Em uma pequena ilha da Escócia, Rona busca dois objetivos. Primeiro, quer se recuperar da década que, em Londres, confraternizou, se meteu em encrenca e afundou no alcoolismo. Segundo, busca entender o compasso da vida atual, como usar o diploma de Biologia e, mais difícil ainda, onde ela se encaixa no mundo interiorano que os pais criaram raízes.
Em The Outrun, Saoirse Ronan encarna uma protagonista geniosa e esquentada, que não deixa pedra sobre pedra nem leva desaforo para casa. No filme da alemã Nora Fingscheidt, a lembrança é tão fragmentada quanto a montagem, que intercala diversas parcelas da vida de Rona, da infância conturbada com um pai (Stephen Dillane) diagnosticado com bipolaridade, passando pela adolescência e ingresso na faculdade.
A atriz, amparada pelo roteiro baseado nas memórias de Amy Liptrot, tem espaço suficiente para emular a raiva e a mágoa acordadas pelo alto teor de álcool no sangue. Ronan, de volta às telas após um breve hiato, embriaga-se na graça que divide com o ex-namorado Daynin (Paapa Essiedu) com a mesma gana que encara a religião da mãe (Saskia Reeves).
The Outrun, na maior essência de drama independente europeu, conjura as belas paisagens marítimas para naufragar a protagonista numa ilha isolada.

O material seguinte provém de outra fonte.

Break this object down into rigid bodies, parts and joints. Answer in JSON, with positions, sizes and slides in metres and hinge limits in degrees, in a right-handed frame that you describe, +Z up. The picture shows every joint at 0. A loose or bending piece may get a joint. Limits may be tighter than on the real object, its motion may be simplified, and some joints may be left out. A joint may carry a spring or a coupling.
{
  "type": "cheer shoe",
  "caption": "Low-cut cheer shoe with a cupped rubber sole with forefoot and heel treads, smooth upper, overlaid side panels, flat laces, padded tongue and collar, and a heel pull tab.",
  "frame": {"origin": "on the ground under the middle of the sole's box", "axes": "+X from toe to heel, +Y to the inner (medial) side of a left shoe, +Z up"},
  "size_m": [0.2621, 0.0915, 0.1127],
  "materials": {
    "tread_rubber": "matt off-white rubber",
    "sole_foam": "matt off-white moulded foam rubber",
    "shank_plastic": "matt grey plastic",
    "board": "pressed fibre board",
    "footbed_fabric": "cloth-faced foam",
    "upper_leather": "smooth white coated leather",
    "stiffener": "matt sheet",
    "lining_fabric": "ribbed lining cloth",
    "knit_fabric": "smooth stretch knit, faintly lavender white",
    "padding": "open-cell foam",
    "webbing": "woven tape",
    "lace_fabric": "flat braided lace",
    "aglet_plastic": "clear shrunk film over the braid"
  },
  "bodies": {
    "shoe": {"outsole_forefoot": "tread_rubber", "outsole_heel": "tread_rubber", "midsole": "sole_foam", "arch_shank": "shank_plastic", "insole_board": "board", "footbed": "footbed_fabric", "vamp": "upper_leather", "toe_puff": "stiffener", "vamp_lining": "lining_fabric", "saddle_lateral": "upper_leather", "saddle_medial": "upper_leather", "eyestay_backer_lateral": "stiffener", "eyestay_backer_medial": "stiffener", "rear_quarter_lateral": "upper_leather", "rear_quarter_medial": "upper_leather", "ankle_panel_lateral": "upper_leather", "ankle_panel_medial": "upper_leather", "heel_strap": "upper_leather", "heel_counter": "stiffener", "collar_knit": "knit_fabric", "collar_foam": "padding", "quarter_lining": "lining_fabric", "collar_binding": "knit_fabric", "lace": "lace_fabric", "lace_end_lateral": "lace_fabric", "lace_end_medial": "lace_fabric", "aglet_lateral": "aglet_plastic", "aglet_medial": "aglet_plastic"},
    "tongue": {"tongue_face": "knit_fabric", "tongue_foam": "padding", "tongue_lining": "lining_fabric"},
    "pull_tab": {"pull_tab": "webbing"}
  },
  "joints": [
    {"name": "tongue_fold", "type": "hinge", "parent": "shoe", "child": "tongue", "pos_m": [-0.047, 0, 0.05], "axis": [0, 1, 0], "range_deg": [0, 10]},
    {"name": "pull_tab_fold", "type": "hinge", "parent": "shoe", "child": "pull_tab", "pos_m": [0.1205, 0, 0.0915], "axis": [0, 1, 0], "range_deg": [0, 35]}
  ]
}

Primeiro filme gravado na Papa Westray, faz uso precavido da natureza, com inserções de narrações pontuais da protagonista, intercalando sua formação profissional com o momento que vive no cotidiano.
Pelas beiradas, o que fica evidente é o frenesi narrativo da obra, que não cessa o caos ou permite que Ronan construa com postura um arco linear de problemas e resoluções. A decisão de mexer na psique da mulher, enquanto o espectador se adequa aos efeitos aflitivos do vício, funciona como moeda de duas caras.
Por um lado, é visceral no retrato pérfido da doença. Por outro, impossibilita uma experiência gradual de entendimento e acomodação dos sentimentos. Ilesa no processo, Ronan acumulou louros desde o Festival de Sundance, onde The Outrun foi apontado como um dos prematuros candidatos aos prêmios de fim de ano. Chegada essa época, a irlandesa pode voltar às conversas de troféus, já que seu histórico é mais do que positivo.